政府税制調査会は2011年度税制改正で、高齢者から孫に向けた生前贈与をしやすくする検討にはいった。
相続税の非課税枠を先取りする贈与税の非課税枠について、対象を2世代後の孫にまで拡大する案が有力。
現役世代への高齢者の資産移転を後押しすることで、消費の刺激につなげるのが狙いだ。
贈与税の負担を軽減する一方、相続税は基礎控除枠の縮小などによる増税も同時に検討。生前贈与を促す。
23年度から相続税が増税となりそう。基礎控除の引き下げ、生命保険金控除・死亡退職金控除の引き下げなどが予想される。最高税率の引き上げは難しくても、税率の累進構造の見直しもあるかもしれない。
相続時精算課税制度の枠を孫に拡大など、生前贈与を促す措置も拡充される方向性。
相続税のない国もあるわけで、あの手この手で税収不足を補おうとしている。

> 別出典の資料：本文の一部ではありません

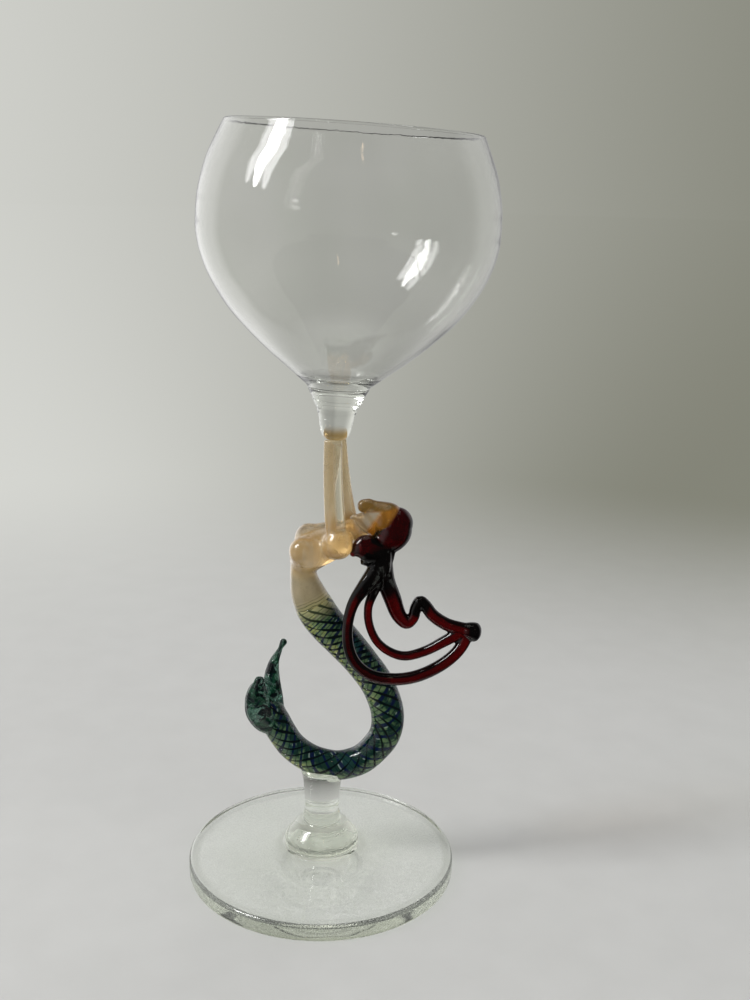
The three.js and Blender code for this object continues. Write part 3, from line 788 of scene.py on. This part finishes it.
def casing_finish(colours):
    """Clear casing over the tail's core."""
    f = Finish("casing_finish")
    waves = f.noise(130.0, 1.0)
    tint = f.layered((0.93, 0.96, 0.95), (waves, (0.97, 0.98, 0.97)))
    return f.glass(
        tint, 0.008, 1.0, f.bump(waves, 0.2, 0.0005), (0.95, 0.97, 0.96), **{"Specular IOR Level": 0.35}
    )


def fin_finish(colours):
    """Dark teal glass pulled in long folded streaks, with paler veins between them."""
    f = Finish("fin_finish")
    swirl = f.noise(160.0, 1.0, 2.0, output="Color")
    bent = f.node("Mapping", {"Vector": swirl, "Scale": (0.55, 0.55, 0.0)}).outputs[0]
    wrap = f.node("UVMap", uv_map="Wrap").outputs[0]
    moved = f.node("VectorMath", {0: wrap, 1: bent}, operation="ADD").outputs["Vector"]
    folds = f.node("Mapping", {"Vector": moved, "Scale": (5.0, 1.2, 1.0)}).outputs[0]
    streak = f.noise(1.9, 2.0, 0.6, folds)
    veins = f.ramp(streak, 0.54, 0.58)
    tint = f.layered(
        (0.001, 0.010, 0.011),
        (f.ramp(streak, 0.38, 0.50), (0.006, 0.060, 0.026)),
        (f.ramp(f.noise(260.0, 1.0, 0.5), 0.50, 0.56), (0.001, 0.004, 0.005)),
        (veins, (0.28, 0.52, 0.42)),
    )
    relief = f.bump(streak, 0.7, 0.0009)
    return f.glass(tint, f.times(streak, 0.02), f.line(veins, 0.5, 0.4), relief, (0.12, 0.26, 0.22))


# Operators: one for the stage and one for each group of pieces.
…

所得税では2000万円を超える部分の給与所得控除がなくなりそうであったり、株式優遇税制も見直しの対象となっている。
消費税の増税も含めて、医療・年金に手厚い社会保障大国である以上やむをえないようだ。
しかし、自助努力で老後の蓄えや家族の安心のために遺しておこうとしている財産まで狙われているようで、国家がそこまでやっていいのと疑問が生じる。TVで成果の上がらない事業仕分けを見ても、われわれの税金や保険料の使い道に対する信頼なんて持てそうにないというのに。
愚痴っても仕方ないので、話を元に戻すと、相続対策は「評価を下げる」と「生前贈与」が二本柱になる。税制が変われば、相続税の見込み額を改めて計算してみて、対策を考えてみればよい。安心に暮らしていくことを念頭に、無理のない範囲で長期的にバランスの取れた対策をとることをお勧めする。